Porque uma dívida dessas, oficial, teria mais condições de ser adaptada às necessidades de ajustamento de uma forma mais prolongada. Com um grau de exigência muito elevado. Porque não podemos perder a ideia de que os nossos credores oficiais sabem também, por experiência histórica muito bem demonstrada, que no dia em que é aliviada a pressão financeira o ajustamento acaba. Eles sabem que quanto mais facilitarem, mais atrasado fica o ajustamento. E, portanto, mais em risco ficam os seus próprios créditos. Precisam, primeiro, da garantia de que o ajustamento é cumprido, de que a parte mais difícil é feita, para depois exercerem a sua disponibilidade de ajustar mais. Fazer ao contrário funciona mal. Temos de compreender e de nos empenhar em fazer a nossa parte, em cumprirmos as nossas metas. Só assim ganhamos crédito.

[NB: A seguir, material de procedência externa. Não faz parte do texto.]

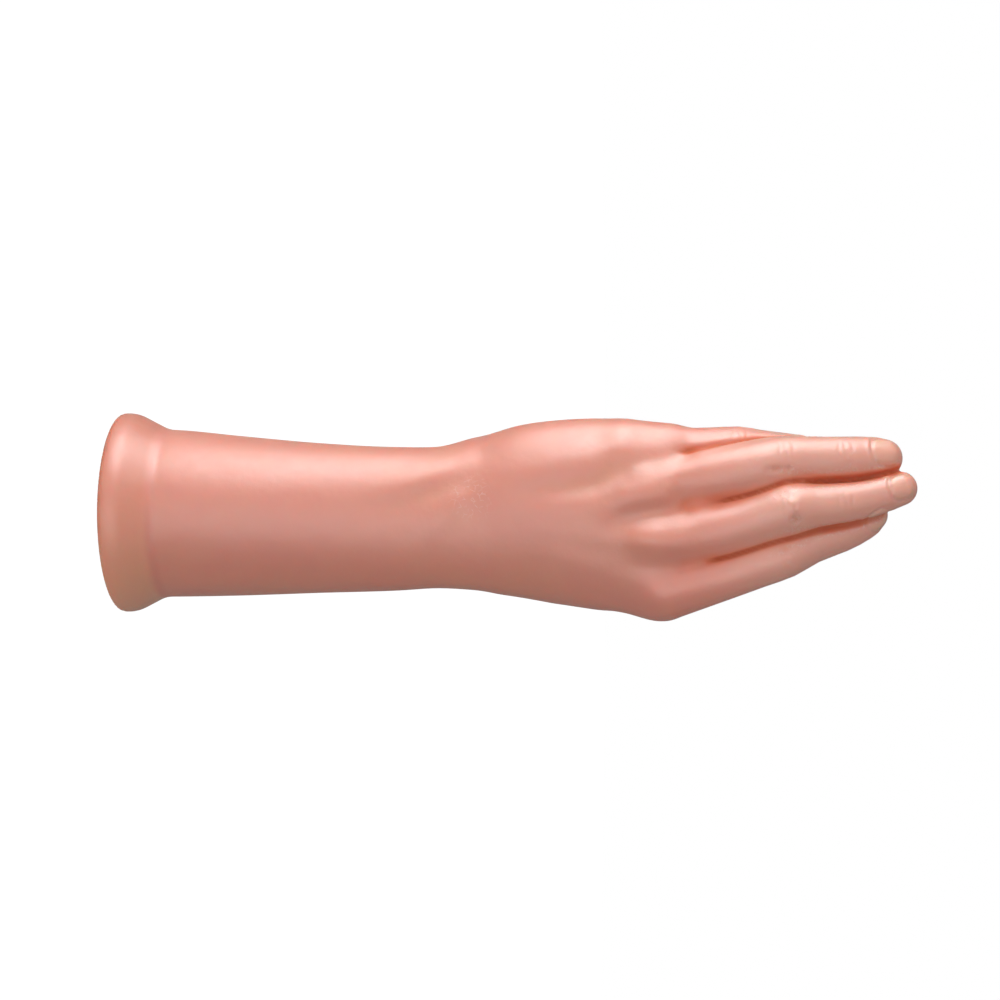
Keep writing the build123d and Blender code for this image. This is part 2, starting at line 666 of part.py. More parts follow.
# ---- foam cores, cuff ring and skin -------------------------------------------------

with BuildPart() as cuff_ring:
    add(cuff_form(SKIN_WALL + SKIN_GAP))
    with BuildSketch():
        Circle(CUFF_RING_R)
    extrude(amount=ROTOR_Z, mode=Mode.SUBTRACT)
    with BuildSketch():
        Circle(ROTOR_FLANGE_R + CUFF_RING_FIT)
    extrude(amount=2 * CUFF_CORNER_Z, mode=Mode.SUBTRACT)
    with BuildSketch(friction_axis):
        Circle(FRICTION_SCREW_R + FRICTION_SCREW_ROOM)
    extrude(amount=2 * ROTOR_FLANGE_R, mode=Mode.SUBTRACT)
    for angle in CUFF_SCREWS_DEG:
        with BuildSketch(cuff_screw_plane(angle)):
            Circle(CUFF_SCREW_R)
        extrude(amount=ROTOR_FLANGE_R, mode=Mode.SUBTRACT)

with BuildPart() as cuff_screws:
    for angle in CUFF_SCREWS_DEG:
        with BuildSketch(cuff_screw_plane(angle)):
            Circle(CUFF_SCREW_R)
        extrude(amount=CUFF_SCREW_OUT - CUFF_SCREW_IN)
        with BuildSketch(cuff_screw_plane(angle).offset(CUFF_SCREW_OUT - CUFF_SCREW_IN)):
            RegularPolygon(CUFF_SOCKET_R, 6, major_radius=False)
        extrude(amount=-CUFF_SOCKET_T, mode=Mode.SUBTRACT)

hinge_pocket = Plane.YZ.offset(-HINGE_POCKET_HALF)

with BuildPart() as forearm_foam:
    add(arm_form(SKIN_WALL + SKIN_GAP))
    add(wrist_side(-1), mode=Mode.INTERSECT)
    with BuildSketch():
        Circle(2 * ROTOR_FLANGE_R)
    extrude(amount=ROTOR_FLANGE_TOP + POCKET_GAP, mode=Mode.SUBTRACT)
    with BuildSketch():
        Circle(TUBE_R + POCKET_GAP)
    extrude(amount=FORK_FLANGE_TOP + POCKET_GAP, mode=Mode.SUBTRACT)
    with BuildSketch(hinge_pocket):
        with Locations((0, WRIST_Z)):
            Circle(HINGE_POCKET_R)
        with Locations((0, (FORK_FLANGE_TOP + WRIST_Z) / 2)):
            Rectangle(2 * HINGE_POCKET_R, WRIST_Z - FORK_FLANGE_TOP)
    extrude(amount=2 * HINGE_POCKET_HALF, mode=Mode.SUBTRACT)

with BuildPart() as hand_foam:
    add(body_form(SKIN_WALL + SKIN_GAP))
    add(wrist_side(1), mode=Mode.INTERSECT)
    with BuildSketch(hinge_pocket):
        with Locations((0, WRIST_Z)):
            Circle(HINGE_POCKET_R)
    extrude(amount=2 * HINGE_POCKET_HALF, mode=Mode.SUBTRACT)
    with BuildSketch(Plane.XY.offset(WRIST_Z)):
        Rectangle(KNUCKLE_FLANGE[0] + 2 * POCKET_GAP, KNUCKLE_FLANGE[1] + 2 * POCKET_GAP)
    extrude(amount=CHASSIS_Z + foot_t + POCKET_GAP - WRIST_Z, mode=Mode.SUBTRACT)
    with BuildSketch(clamp_plane.offset(CHASSIS_T + POCKET_GAP)):
        add(chassis_outline(POCKET_GAP))
    extrude(amount=-CHASSIS_T - CLAMP_T - CLAMP_SCREW_HEAD_T - 2 * POCKET_GAP, mode=Mode.SUBTRACT)
    for name in DIGITS:
        add(wire_form(name, WIRE_R + WIRE_FIT), mode=Mode.SUBTRACT)
        add(cap_form(name, bore=False), mode=Mode.SUBTRACT)

with BuildPart() as cosmetic_skin:
    add(body_form(0))
    add(body_form(SKIN_WALL), mode=Mode.SUBTRACT)
    with BuildSketch():
        Circle(SKIN_MOUTH_R)
    extrude(amount=SKIN_MOUTH_TOP, mode=Mode.SUBTRACT)

pieces = {
    "coupling_plate": coupling_plate.part,
    "retaining_ring": retaining_ring.part,
    "thrust_washer": thrust_washer.part,
    "rotor_housing": rotor_housing.part,
    "rotor_bush": rotor_bush.part,
    "friction_pad": friction_pad.part,
    "friction_screw": friction_screw.part,
    "forearm_tube": forearm_tube.part,
    "tube_screws": tube_screws.part,
    "wrist_fork": wrist_fork.part,
    "wrist_axle": wrist_axle.part,
    "spring_washer": spring_washer.part,
    "axle_nut": axle_nut.part,
    "friction_washers": friction_washers.part,
    "wrist_knuckle": wrist_knuckle.part,
    "axle_bushes": axle_bushes.part,
    "hand_chassis": hand_chassis.part,
    "chassis_screws": chassis_screws.part,
    "wire_clamp": wire_clamp.part,
    "thumb_clamp": thumb_clamp.part,
    "clamp_screws": clamp_screws.part,
    "cuff_ring": cuff_ring.part,
    "cuff_screws": cuff_screws.part,
    "forearm_foam": forearm_foam.part,
    "hand_foam": hand_foam.part,
    "cosmetic_skin": cosmetic_skin.part,
}
for name in DIGITS:
    pieces[f"{name}_wire"] = wire_form(name, WIRE_R)
    pieces[f"{name}_wire_cap"] = cap_form(name, bore=True)

for name, piece in pieces.items():
    piece.label = name
    export_step(piece, f"parts/{name}.step")
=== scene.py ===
"""The looks of a passive prosthetic hand: a seamless elastomer skin over two foam cores.

The skin and the cores are one smooth solid form, written as a distance field in millimetres
and turned into meshes by surface nets. +Z runs to the fingertips, -Y is the back of the hand,
and +X is the thumb side, as in the CAD frame.
"""

from math import cos, radians, sin, tan

import bmesh
import bpy
import numpy as np
from mathutils import Matrix, Vector


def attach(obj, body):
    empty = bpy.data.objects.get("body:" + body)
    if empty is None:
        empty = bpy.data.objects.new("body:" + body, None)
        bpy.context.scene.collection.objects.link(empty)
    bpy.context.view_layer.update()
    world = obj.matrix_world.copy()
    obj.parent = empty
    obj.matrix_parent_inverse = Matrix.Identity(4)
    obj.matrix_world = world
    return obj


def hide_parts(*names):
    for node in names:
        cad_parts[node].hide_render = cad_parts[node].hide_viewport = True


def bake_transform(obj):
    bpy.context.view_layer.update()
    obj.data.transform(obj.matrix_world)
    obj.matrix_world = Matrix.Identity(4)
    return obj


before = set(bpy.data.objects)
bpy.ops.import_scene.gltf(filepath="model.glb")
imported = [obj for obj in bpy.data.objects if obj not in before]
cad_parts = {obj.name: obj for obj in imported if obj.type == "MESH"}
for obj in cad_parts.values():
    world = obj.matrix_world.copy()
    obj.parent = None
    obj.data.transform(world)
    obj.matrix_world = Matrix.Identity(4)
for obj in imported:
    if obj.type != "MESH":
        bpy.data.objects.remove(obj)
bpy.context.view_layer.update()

MM = 0.001

# ---- the form, in millimetres ---------------------------------------------------------

WALL = 2.5  # thickness of the skin
CORE_GAP = 0.35  # between the skin and the foam cores
WRIST_Z = 130.0
MOUTH_R = 33.5  # opening in the cuff's rolled lip

# Forearm and palm: height, little-finger side, thumb side, back, palm, squareness
ARM = np.array(
    [
        (0, -34.8, 35.2, -34.6, 34.6, 2.0),
        (24, -34.4, 35.1, -34.0, 34.0, 2.0),
        (52, -31.7, 34.5, -31.8, 31.4, 2.0),
        (84, -28.8, 33.3, -28.2, 28.4, 2.05),
        (117, -27.1, 32.2, -24.4, 25.2, 2.15),
        (134, -27.2, 31.2, -22.8, 23.6, 2.15),
        (150, -29.2, 32.0, -22.2, 22.0, 2.15),
        (166, -34.8, 33.4, -23.0, 20.5, 2.1),
        (184, -37.2, 36.4, -23.8, 19.5, 2.05),
        (205, -36.8, 40.0, -22.8, 18.0, 2.05),
        (224, -34.4, 41.6, -19.0, 16.0, 2.1),
        (240, -32.0, 34.0, -13.0, 14.0, 2.3),
    ],
    float,
)
PALM_END = 237.0
PALM_END_ROUND = 10.0
AXIS_SHARE = 0.05  # this near to its axis the arm's field is given its deepest value
DEEPEST = -20.0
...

Portugal tem condições para pagar a dívida que acumulou?

Acima de tudo, acho que temos de preservar a nossa credibilidade, porque isso é fundamental para continuarmos a viver em boas relações com o mundo exterior.

Não é mais honrado chegar ao pé de um credor e dizer: "Vamos renegociar, não consigo pagar nestes moldes"?

Para todos os efeitos, isso altera o seu crédito no mercado. Da próxima vez, o credor irá ter em conta que não pagou, ou que não pagou nos termos devidos. Da próxima vez vai ter outra cautela. Ou empresta com juros mais elevados, ou diz que primeiro é necessário arrumar a casa e que só depois disso é que empresta. Agora, julgo que o que pode fazer mais sentido é, dentro da ajuda oficial, explorar mais o caminho da mutualização de dívidas. Aí há espaço para se fazer mais. E esse é um dos campos onde os países excedentários podem exercer a sua parte no processo de ajustamento.

Há quem sugira a necessidade de um segundo resgate. O que pensa desta solução?

O que é um segundo resgate? Ainda não consegui perceber.

São palavras usadas como argumento político?

Sim, mas o que é? Se for aumentar o empréstimo [da troika], não vejo que seja um resgate.